THE family of a baby who died following his birth at Midland Regional Hospital - but who was recorded as a stillbirth - have settled their legal action against the HSE.
Mark and Roisin Molloy, who have four sons, sued for emotional suffering and distress as a result of the death of baby Mark two years ago.
Mark's death, and the deaths of three other babies at the Midland Regional, led to a Prime Time programme and an investigation by the Health Information and Quality Authority into the safety, quality and standards of maternity service at the Portlaoise hospital.
A report earlier this year by chief medical officer Tony Holohan into the deaths of four babies at the hospital between 2006 and 2012 found the maternity unit was unsafe.
He also found babies and their families were treated in a poor and at times appalling manner, with limited respect, kindness and consideration.

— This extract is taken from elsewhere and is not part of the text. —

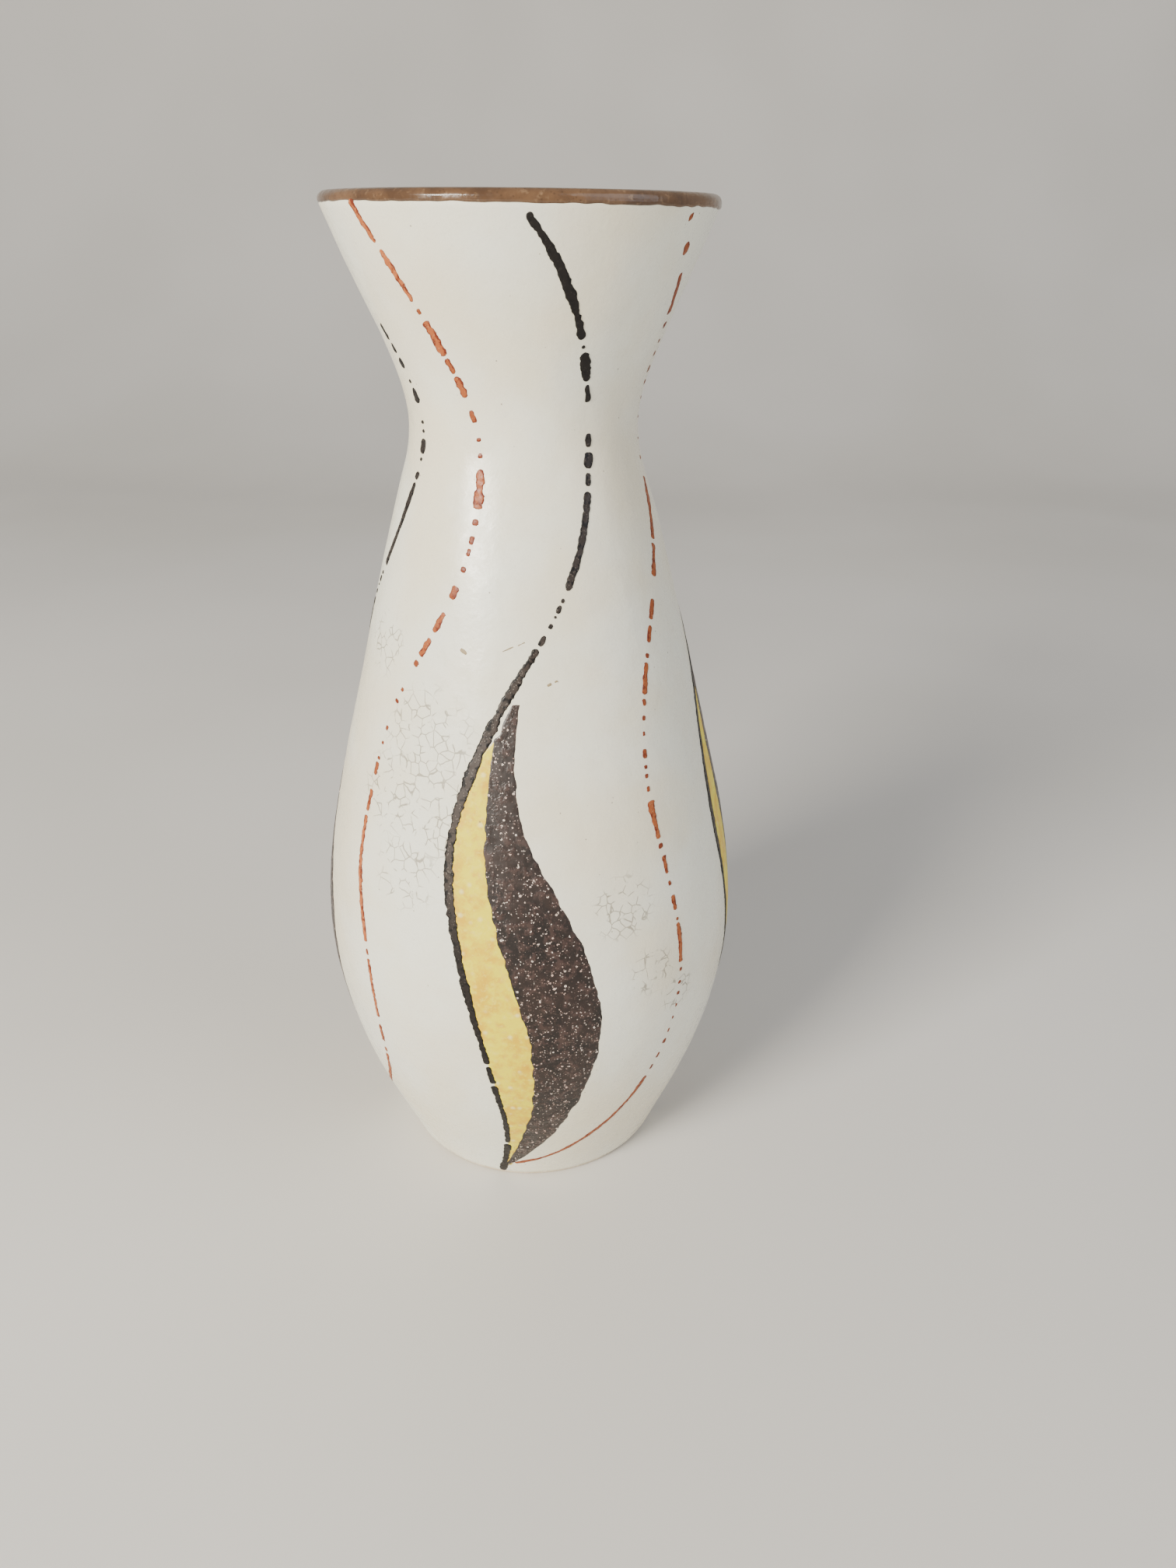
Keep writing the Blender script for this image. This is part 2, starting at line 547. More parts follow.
# %% The coat's tree
coat_tree, given, result = new_tree("Dipped coat", {
    "Geometry": "Geometry", "Ruler": "Object", "Material": "Material", "Around": "Int", "Rows": "Int",
    "Low edge": "Float", "High edge": "Float", "Tuck": "Float"})
tube = add(coat_tree, "GeometryNodeMeshCylinder", {
    "Vertices": given["Around"], "Side Segments": given["Rows"], "Radius": 1.0, "Depth": 1.0},
    fill_type="NONE").outputs["Mesh"]
spot = add(coat_tree, "ShaderNodeSeparateXYZ", {
    0: add(coat_tree, "GeometryNodeInputPosition").outputs[0]}).outputs
height = add(coat_tree, "ShaderNodeMapRange", {
    0: spot[2], 1: -0.5, 2: 0.5, 3: given["Low edge"], 4: given["High edge"]}).outputs[0]
spread = add(coat_tree, "GeometryNodeSetPosition", {
    0: tube, "Position": add(coat_tree, "ShaderNodeCombineXYZ", {
        0: spot[0], 1: spot[1], 2: height}).outputs[0]})
from_low = add(coat_tree, "ShaderNodeMath", {0: spot[2], 1: given["Low edge"]},
               operation="SUBTRACT").outputs[0]
from_high = add(coat_tree, "ShaderNodeMath", {0: given["High edge"], 1: spot[2]},
                operation="SUBTRACT").outputs[0]
from_edge = add(coat_tree, "ShaderNodeMath", {0: from_low, 1: from_high}, operation="MINIMUM").outputs[0]
tucked = add(coat_tree, "ShaderNodeMapRange", {
    0: from_edge, 1: 0.0, 2: 0.9 * mm, 3: given["Tuck"], 4: 0.0}, interpolation_type="SMOOTHSTEP")
laid = add(coat_tree, "GeometryNodeGroup", {
    "Geometry": spread.outputs[0], "Ruler": given["Ruler"], "Lift": tucked.outputs[0]}, node_tree=lay)
end_tree(coat_tree, laid.outputs[0], given["Material"], result)

# %% The coat
coat = grown("white_glaze", bpy.data.meshes.new("start"), coat_tree, {
    "Ruler": ruler, "Material": white_glaze, "Around": 360, "Rows": 270,
    "Low edge": coat_low - 0.6 * mm, "High edge": coat_high + 0.8 * mm, "Tuck": -skin})
facing_out(coat.data)
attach(coat, "root")
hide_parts("white_glaze_coat")

# %% [markdown]
# ## The lip and the lining
#
# Both are turned shapes: an outline carried round the axis. The lip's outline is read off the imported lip,
# as the farthest point in each direction from the middle of the rim. Its lower edge is wavy, because the
# glaze ran. A Screw modifier could spin an outline too, but it can't make one edge wavy, so a small function
# places the points. The lining follows the outside at a constant wall thickness and ends in a rounded floor.
# Its spiral rings are the finger marks of the throwing, and a small tree presses them in.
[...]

In the High Court yesterday, Mr Justice Kevin Cross was told the Molloys' case for damages had been settled and the judge approved the settlement, the details of which are confidential.
Outside court, the Molloys said their son's legacy, and that of other babies who died, would be if a new system requiring legal duty of open disclosure for all health care professionals is introduced.
"They utterly failed in their duty to Mark, and to us as parents," Mark Molloy senior said.
He said government ministers had given a commitment to start the process of the introduction of legal duty of open disclosure for all health care professionals in the country.
"Judging from what we have learned over the last three years and our experience in communication with the HSE, this has got to be the only way forward. And I would call on Health Minister Leo Varadkar and Justice Minister Frances Fitzgerald to continue that work immediately."
Roisin and Mark Molloy, of Castlebrack, Killeigh, Co Offaly, had sued the HSE as a result of the death of Mark after he was born alive on January 24, 2012.
He was delivered by caesarean section at 9.31am and weighed 3.89kgs but was in a poor condition.
He was born alive and suffered a neonatal death but the HSE, the Molloys claimed, recorded the death as a stillbirth in the health care record.
There was, it was alleged, a failure to ensure baby Mark was born earlier and by 7.30am at the latest.
The Molloys claimed Mark's death was caused by the negligence and breach of duty aggravated by the conduct of the HSE in relation to the recorded status of the baby's death and the manner in which the Molloys' enquiries and complaints were dealt with.